Italy slams 'death merchants' after 31 migrants drown

ROME, Latium (AFP) - Italian Interior Minister Angelo Alfano called for human traffickers who shuttle migrants across the sea to Italy to be stopped on Sunday, after 31 boat people drowned during an attempted crossing.

The victims, including nine women, drowned off the coast of Libya during an attempted crossing to according to survivors who managed to complete the journey.

"The traffic of human beings must end. We need to stop the merchants of death," Mr Alfano said. A dinghy carrying 53 migrants capsized on Friday evening, and witnesses said 31 of those who had been thrown off it drowned in the accident.

The twenty-two survivors, who come from Nigeria, Gambia, Benin and Senegal, said the dinghy had capsized after three days at sea. They were rescued by a passing merchant ship and taken to Lampedusa island, Italian media reports said.
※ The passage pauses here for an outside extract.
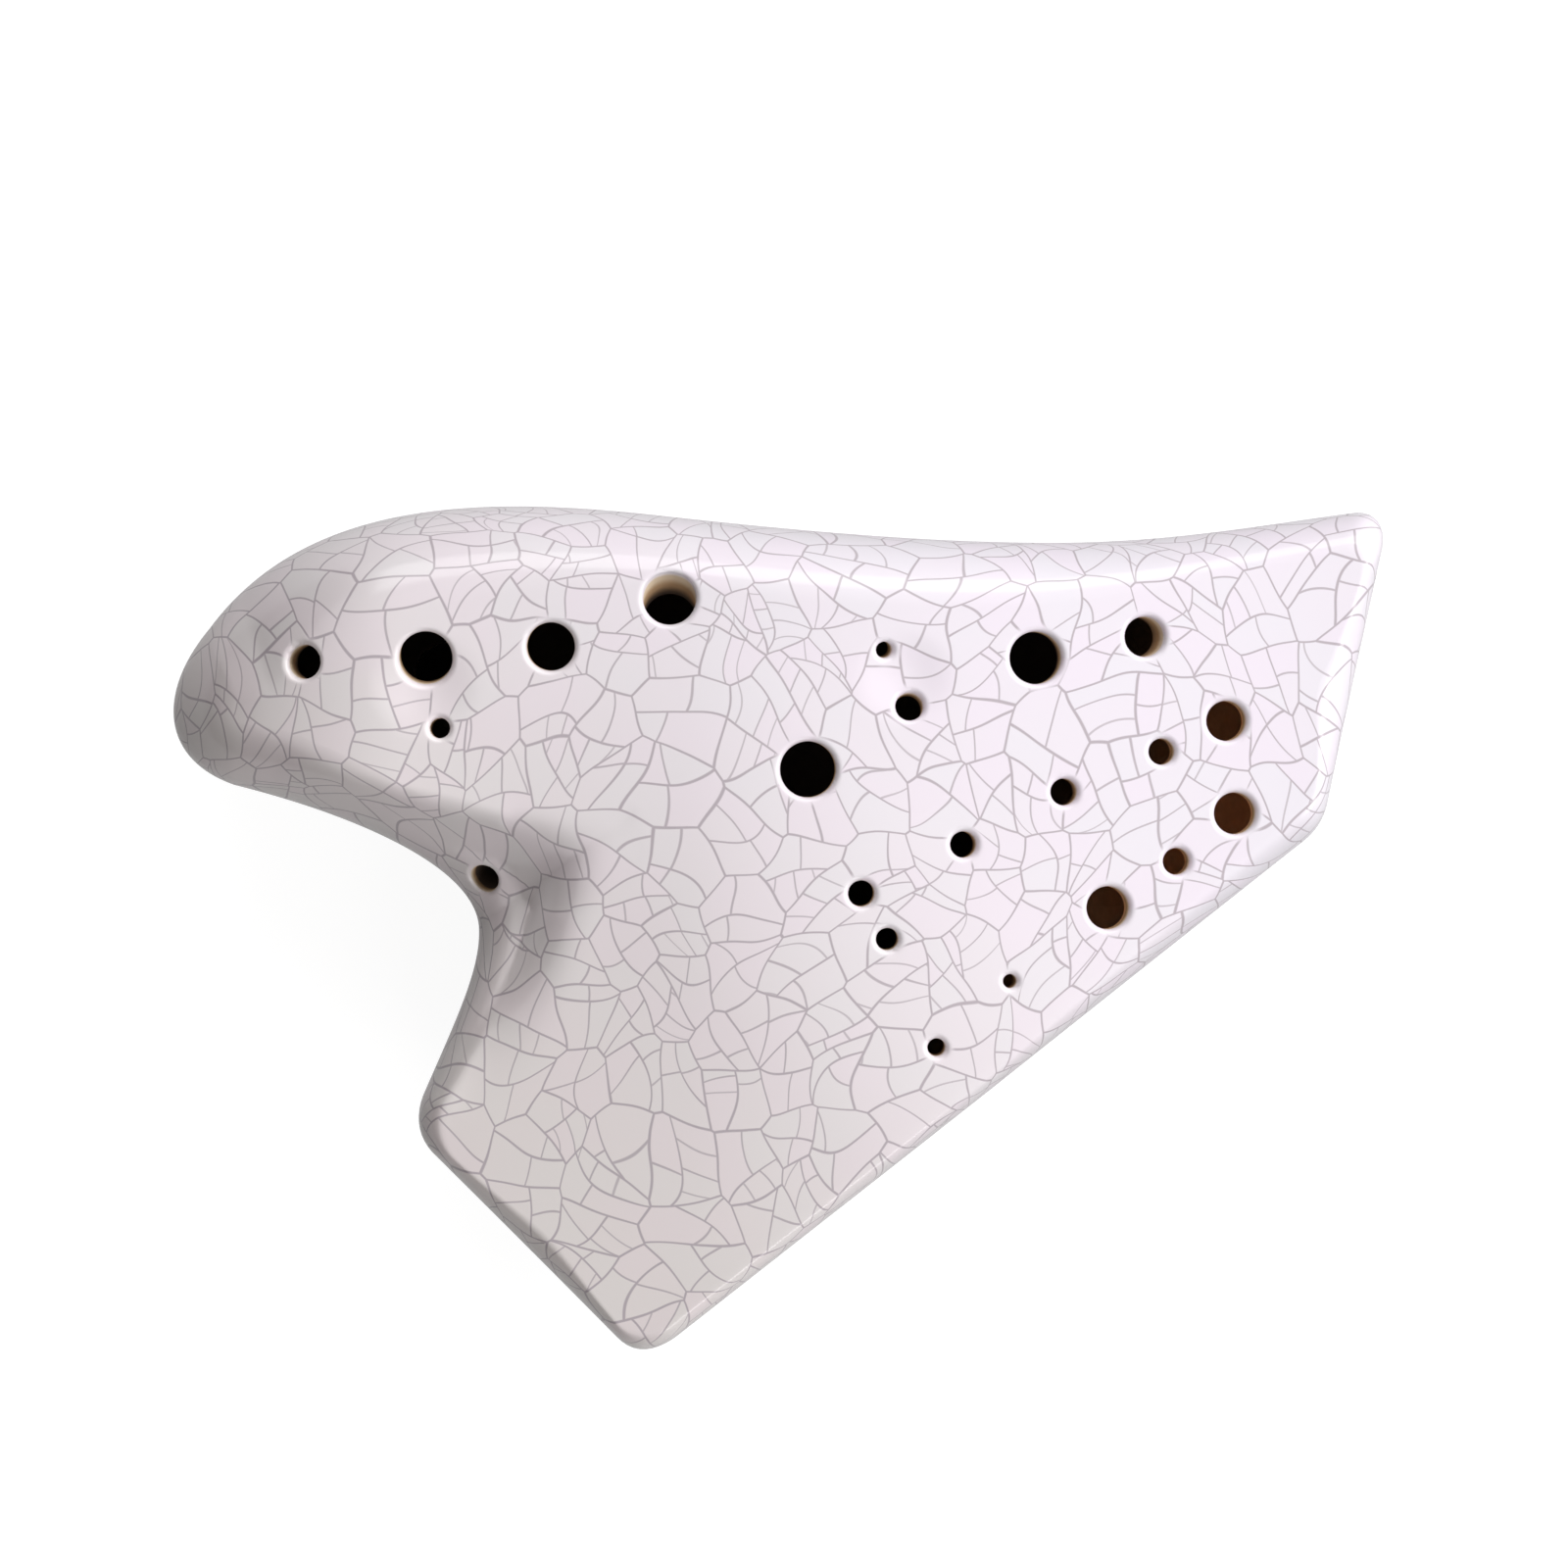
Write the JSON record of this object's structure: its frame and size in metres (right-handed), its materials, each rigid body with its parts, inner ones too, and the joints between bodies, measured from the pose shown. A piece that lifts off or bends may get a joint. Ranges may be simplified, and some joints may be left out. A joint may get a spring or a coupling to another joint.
{
  "type": "triple ocarina",
  "caption": "Transverse clay ocarina with three chambers in one glazed crackle body, finger holes on the front, windows and thumb holes on the back.",
  "frame": {"origin": "under the middle of the outline, on the plane that the back rests on", "axes": "+X from the round lobe to the blunt end, +Y towards the finger edge away from the mouthpiece, +Z out of the finger-hole face"},
  "size_m": [0.2047, 0.1425, 0.044],
  "materials": {
    "glazed_clay": "glossy white crackle glaze",
    "bare_clay": "matt brown fired clay"
  },
  "bodies": {
    "root": {"front_shell": "glazed_clay", "back_shell": "glazed_clay", "low_mid_divider": "bare_clay", "mid_high_divider": "bare_clay", "low_windway_block": "bare_clay", "mid_windway_block": "bare_clay", "high_windway_block": "bare_clay"}
  },
  "joints": []
}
"The deaths off the Libyan coast and the terrible stories told by the survivors show the need for a real collaboration between countries to stop this string of tragic events," Mr Alfano said.

He called for "the network of collaboration to be strengthened with the countries where the migratory flows begin" and slammed "the wicked commerce of men who place their trust in the death merchants, who are but cynical profiteers of a state of emergency."

As the number of boat immigrants attempting the crossing soars in the good weather, rescuers saved another 450 people trying to reach Italy on Friday and Saturday, increasing tensions at the already crowded refugee centre on the island.

Another 92 migrants - including 16 women - were rescued Sunday in the Strait of Sicily.

Since 1999, more than 200,000 people have arrived on Lampedusa - which is closer to North Africa than Italy - making it, along with the Greece-Turkey border, one of the biggest gateways for undocumented migrants and refugees into the European Union.

In nearby Malta, 112 migrants were saved from their drifting dinghy overnight on Saturday in a 13-hour operation during which eight of those rescued were airlifted to hospital by helicopter for urgent medical attention.

That group - which included 20 women and four children - was suffering from exhaustion, dehydration and sun stroke, a Maltese army spokesman told AFP.

The latest arrivals bring the number of migrants to land on Malta in July to 880 - an all-time record for a month - while 1,200 people in total have landed on the island so far this year.